I was reading this interview with Carolena Nericcio of FCBD, and found this comment interesting:
I like teaching more than performing. I have the best job in the world. I get to see beautiful women five days a week. I watch them change out of their street clothes and transform in front of the mirror. How many people would pay money to do what I get paid to do! To me, it isn't sexual at all -- it's fascinating, like reading psychology. I watch how people walk, their posture and body language, how they approach me -- if they approach me -- and how they relate to others. I can really tell who they are and what their history is. I see things they don't see. They often say one thing, but their bodies say another. And when they start to dance, I can always tell where their body confidences and traumas are. I can see it, and some of them never let go of it. Some insist on keeping that trauma forever. Ironically, when it comes to their dancing, the confidence can stand in the way more than the traumas.
I am fascinated by the bodies they choose to have. I freak some people out because my body is so muscular and lean, but that's just my personal preference. That's not my message to the world that every body's supposed to look like that. I really appreciate people's natural bodies. And I get to work with them.
Mira Zussman "Far from the pink chiffon: reshaping erotic bellydance - interview with Carolena Nericcio - Interview". Whole Earth Review. FindArticles.com. 17 Sep, 2009.
http://findarticles.com/p/articles/mi_m1510/is_n85/ai_16816228/ I think this is very true, and it's one of the things I like about teaching dance too. Body language is such a revealing thing, and dance heightens that. Watching a fellow dancer (student, troupemate, whatever) grow over time is fascinating and wonderful; in some cases, I've been lucky enough to watch dancers progress from their first timid, stiff attempts to hold posture, into confident, graceful, inspired performers, and it's interesting how often that progression aligns with similar changes in their personal lives. And while it's always clear that the two are intwined, it's never clear whether it's the dance growth that stimulates the personal growth, or vice versa, or both, or if they're just two fungal cultures growing in the same petri dish. But that's not really the point. The identification of the catalyst doesn't matter so much as the action it brings forth.

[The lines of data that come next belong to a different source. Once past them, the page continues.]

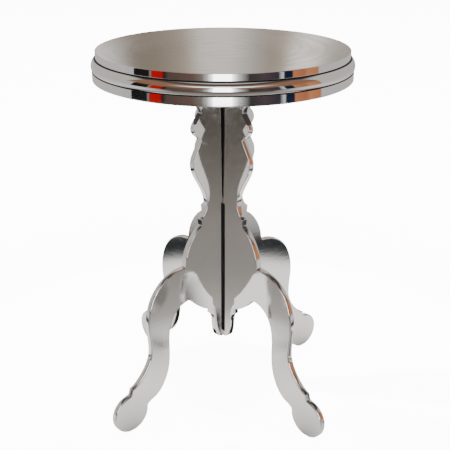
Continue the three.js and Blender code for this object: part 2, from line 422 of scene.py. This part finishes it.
class Nodes:
    """Short hand for building a material's node tree, or one that is given."""

    def __init__(self, name, tree=None):
        self.tree = tree
        if tree is not None:
            tree.nodes.clear()
            return
        self.material = bpy.data.materials.new(name)
        self.material.use_nodes = True
        self.tree = self.material.node_tree
        self.tree.nodes.clear()
        self.shader = self.add("ShaderNodeBsdfPrincipled")
        output = self.add("ShaderNodeOutputMaterial")
        self.link(self.shader.outputs["BSDF"], output.inputs["Surface"])
        self.place = self.add("ShaderNodeTexCoord").outputs["Object"]

    def add(self, kind, **settings):
        """A new node with the given properties."""
        node = self.tree.nodes.new(kind)
        for key, value in settings.items():
            setattr(node, key, value)
        return node

    def link(self, source, target):
        self.tree.links.new(source, target)

    def put(self, target, value):
        """Links a socket, or sets a constant."""
        if isinstance(value, bpy.types.NodeSocket):
            self.link(value, target)
        else:
            target.default_value = value

    def axes(self, vector=None):
        """The X, Y and Z of a vector, or of the place on the object."""
        split = self.add("ShaderNodeSeparateXYZ")
        self.link(vector or self.place, split.inputs[0])
        return split.outputs["X"], split.outputs["Y"], split.outputs["Z"]

    def math(self, operation, a, b=0.0):
        node = self.add("ShaderNodeMath", operation=operation)
        self.put(node.inputs[0], a)
        self.put(node.inputs[1], b)
        return node.outputs[0]

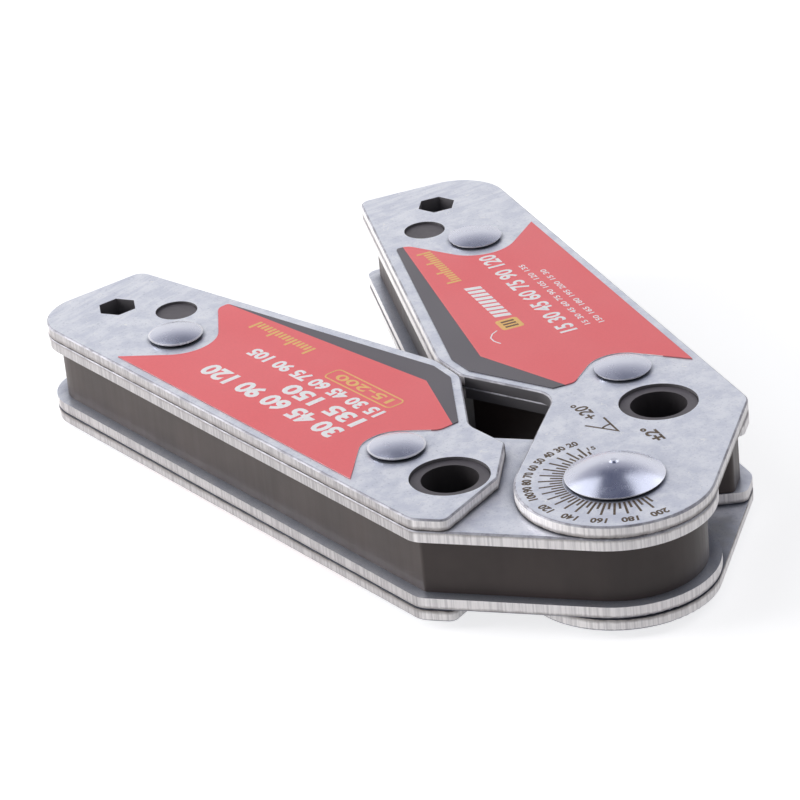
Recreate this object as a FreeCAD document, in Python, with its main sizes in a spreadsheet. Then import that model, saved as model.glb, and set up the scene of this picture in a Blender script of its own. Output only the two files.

Speaking of action, I find Carolena's language about choice kind of fascinating too. Choosing to keep or release trauma, choosing a certain body/type/modification. I think she means this both on a literal, mundane level (philosophies and lifestyle choices that affect fitness and/or body makeup, body decoration, personal style) and on a more cosmic woo-woo level (our soul or spirit or essence or whatever has chosen this particular body for this life, has gone through such-and-such experiences to perhaps learn some lesson in this life that wasn't learned in the past.) It's easy to initially bristle at this notion and negative implications that it could carry (are you saying someone chooses to have a debilitating physical condition, or to undergo traumatic experiences?!), but what is striking to me is the way she views the bodies and experiences we all wear as choices, but isn't passing judgment on those choices. Rather, she's acknowledging the dancer, the person, as the totality of all of her choices, in relation to each other. It's a very compassionate, yet elegantly simple, approach. Which makes me think back to
prosewitch's eloquently stated idea about passion as interaction and engagement: that we have passion with people/activities/causes, not simply for or toward; that we're not agents acting on passive objects, or even agents acting on each other, but all engaged in dialogue and cooperative influence.
So every dancer (or person, for that matter) is engaged in a dialogue with all of her choices and experiences, whether she's dancing or not. And when we dance together, we're engaged with all of our choices and all of our influences.